The EU's leaders shared this optimism. But over the past year China's behaviour has changed. Relatively hard-line and nationalist elements in the leadership appear to have sidelined those with liberal and internationalist instincts. This shift is spurring the EU's governments and institutions to reappraise their China strategies.
China's foreign policy has become more assertive. Its vocal claims to the Indian state of Arunachal Pradesh have upset India's leaders. It has become less helpful to the West on the Iranian nuclear problem. It threatens the commercial interests of EU countries whose leaders meet the Dalai Lama in an official setting. Western governments have suffered increasingly powerful cyber-attacks that have been traced to mainland China. And at the Copenhagen climate change conference, China worked hard behind the scenes to scupper the kind of deal that many western countries (and poor nations) wanted.
China's political system has become more repressive. Internet censorship is tighter (prompting Google to say that it may leave China). In December Liu Xiaobo was sentenced to 11 years in prison for organising a pro-democracy petition. Moves to introduce greater democracy into local government and the Communist Party have faltered.

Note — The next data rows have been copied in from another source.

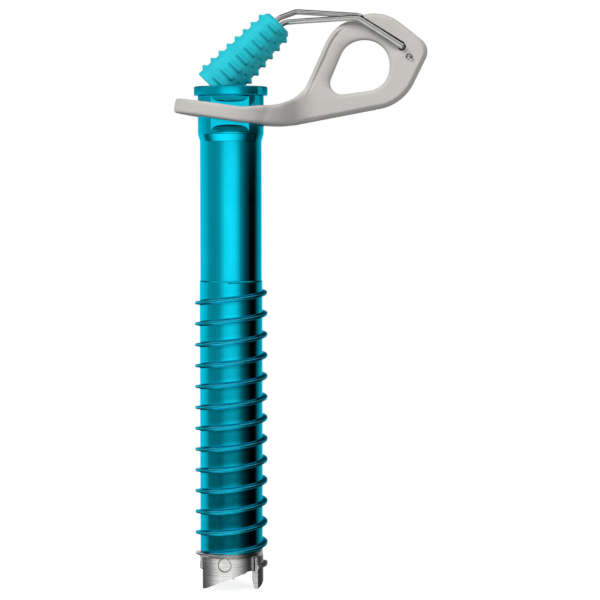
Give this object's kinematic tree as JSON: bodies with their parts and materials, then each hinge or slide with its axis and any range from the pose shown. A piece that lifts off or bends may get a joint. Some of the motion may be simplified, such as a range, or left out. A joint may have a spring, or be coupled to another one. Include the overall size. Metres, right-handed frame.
{
  "type": "ice climbing screw",
  "caption": "Hollow ice screw with a toothed steel crown, external thread, tilting forged hanger and a folding wire crank with a ribbed knob.",
  "frame": {"origin": "on the tube's axis at the height of the tooth tips, where the screw enters the ice", "axes": "+Z along the tube from the teeth to the head, +X towards the carabiner eye"},
  "size_m": [0.0809, 0.036, 0.1849],
  "materials": {
    "anodised": "bright turquoise anodised",
    "crown_steel": "turned steel",
    "forged_aluminium": "forged and blasted",
    "spring_wire": "polished spring steel",
    "grip_plastic": "satin turquoise"
  },
  "bodies": {
    "screw": {"screw_tube": "anodised", "head_collar": "anodised", "cutting_crown": "crown_steel", "crown_pin_1": "crown_steel", "crown_pin_2": "crown_steel", "crown_pin_3": "crown_steel"},
    "hanger": {"hanger": "forged_aluminium"},
    "crank": {"crank_wire": "spring_wire", "grip_core": "spring_wire", "grip_washer": "spring_wire"},
    "knob": {"grip_sleeve": "grip_plastic", "grip_end_cap": "grip_plastic"}
  },
  "joints": [
    {"name": "hanger_tilt", "type": "hinge", "parent": "screw", "child": "hanger", "pos_m": [0, 0, 0.1514], "axis": [0, 1, 0], "range_deg": [-8.6, 0]},
    {"name": "crank_fold", "type": "hinge", "parent": "hanger", "child": "crank", "pos_m": [0.0565, 0, 0.1693], "axis": [0, 1, 0], "range_deg": [0, 135]},
    {"name": "knob_spin", "type": "hinge", "parent": "crank", "child": "knob", "pos_m": [0.01525, 0, 0.18015], "axis": [-0.7022, 0, -0.712], "continuous": true}
  ]
}
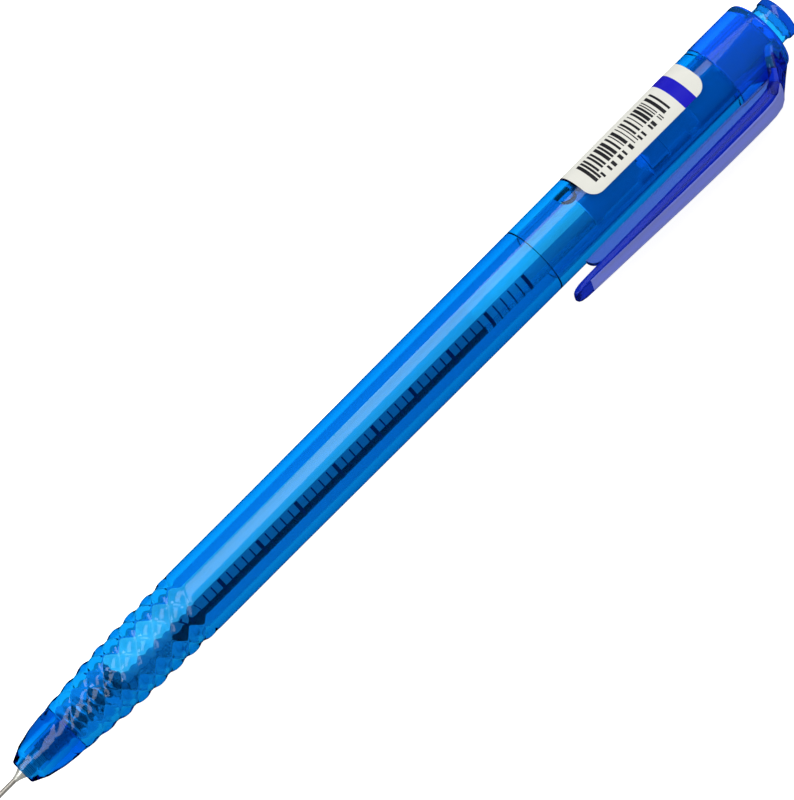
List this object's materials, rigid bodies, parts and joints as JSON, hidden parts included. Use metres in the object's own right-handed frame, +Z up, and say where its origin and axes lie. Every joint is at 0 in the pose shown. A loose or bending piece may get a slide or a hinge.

China's economic policies have become more nationalist. Many foreign investors in China complain about being excluded from key markets and suffering from all sorts of discrimination. China's intervention to prevent its currency rising, designed to boost exports, is fuelling protectionist pressure in many continents.
Three factors may explain this increasingly hard line:
★ China has come through the global recession better than any other large country, growing by 9 per cent in 2009. Its leaders view the western economic model as discredited. They are cocky about their success, and given that the West seems weaker they think they can assert China's interests more forcefully.
★ Yet China's leaders feel insecure. The recent unrest in Tibet and Xinjiang caught them by surprise. Rapid economic growth and urbanisation are creating huge social tensions. Endemic corruption makes local party bureaucrats unpopular. The booming housing market – fuelled by the government selling land to property speculators – means that many young middle class people cannot afford to buy flats. Few Chinese people want western-style democracy, but the leaders know their legitimacy rests on thin foundations. Hence their reluctance to allow a more open society.
★ The current leadership, led by Hu Jintao and Wen Xiabao, is due to hand over to the 'fifth generation' of leaders in 2012. There is much manoeuvring for position. Some key figures seem to be pushing a nationalist line in order to boost their support among party cadres. In China, as in most countries, nationalist policies can be popular.
American attitudes to China are palpably hardening. At some point this year the US may declare China to be a 'currency manipulator' and then apply protectionist measures. And even in the EU – which finds it so hard to get tough with anyone – governments are rethinking their China policies. What line should the EU adopt?
First, European leaders need to remind themselves of the obvious point that if they stand together they will have more clout. As an ultra-realist power, China respects strength. Too often, European states – and especially Britain, France and Germany – have sought to cultivate their own special relationships with Beijing, viewing each other as competitors. The Europeans need to agree on a single set of messages for China, so that it cannot play a game of divide and rule. And sometimes the Europeans should work with the Americans, who agree with them on issues like market access and human rights, in order to increase their leverage.
Second, the Europeans should be more willing to criticise China for reneging on commitments it has signed up to. China is in breach of some World Trade Organisation (WTO) rules and the EU should be prepared to take China before WTO disciplinary panels more often. It should also scold China for failing to ratify the International Convention on Civil and Political Rights. And rather than merely lecturing the Chinese government on human rights, the Europeans should point out that it often breaches its own constitution and laws when acting against Chinese citizens. The Europeans have learned that when they treat China deferentially they achieve very little.
Third, the Europeans should continue to engage China. But they should abandon the fiction of a 'strategic partnership', which cannot be meaningful when the values of the two sides are so different. The number of summits, 'executive to executive' meetings and 'high-level mechanisms' between the EU and China should be cut. Future summits should focus on a small number of issues on which China and the EU have mutual interests but conflicting views: the preservation of an open global trading system, China's mercantilist currency policy and climate change. If China ignores European views on these issues, the EU is less likely to keep its markets open and more likely to discourage some of the technology transfers that China wants (China's leaders say the Europeans currently transfer more useful technology than the Americans).
China's leaders may have miscalculated by underestimating the impact of their harder line on Washington and European capitals. Undoubtedly, some of them stand by the premise of the 'peaceful rise' slogan – that China's economic development requires a degree of modesty in foreign policy and good relations with the West. When the most senior leaders see the negative impact of their tougher approach, they may choose to change course. But if they maintain the hard line for a prolonged period, protectionism will flourish and some powerful countries will start working together to contain China. Those outcomes would be bad for China.
Charles Grant is director of the Centre for European Reform.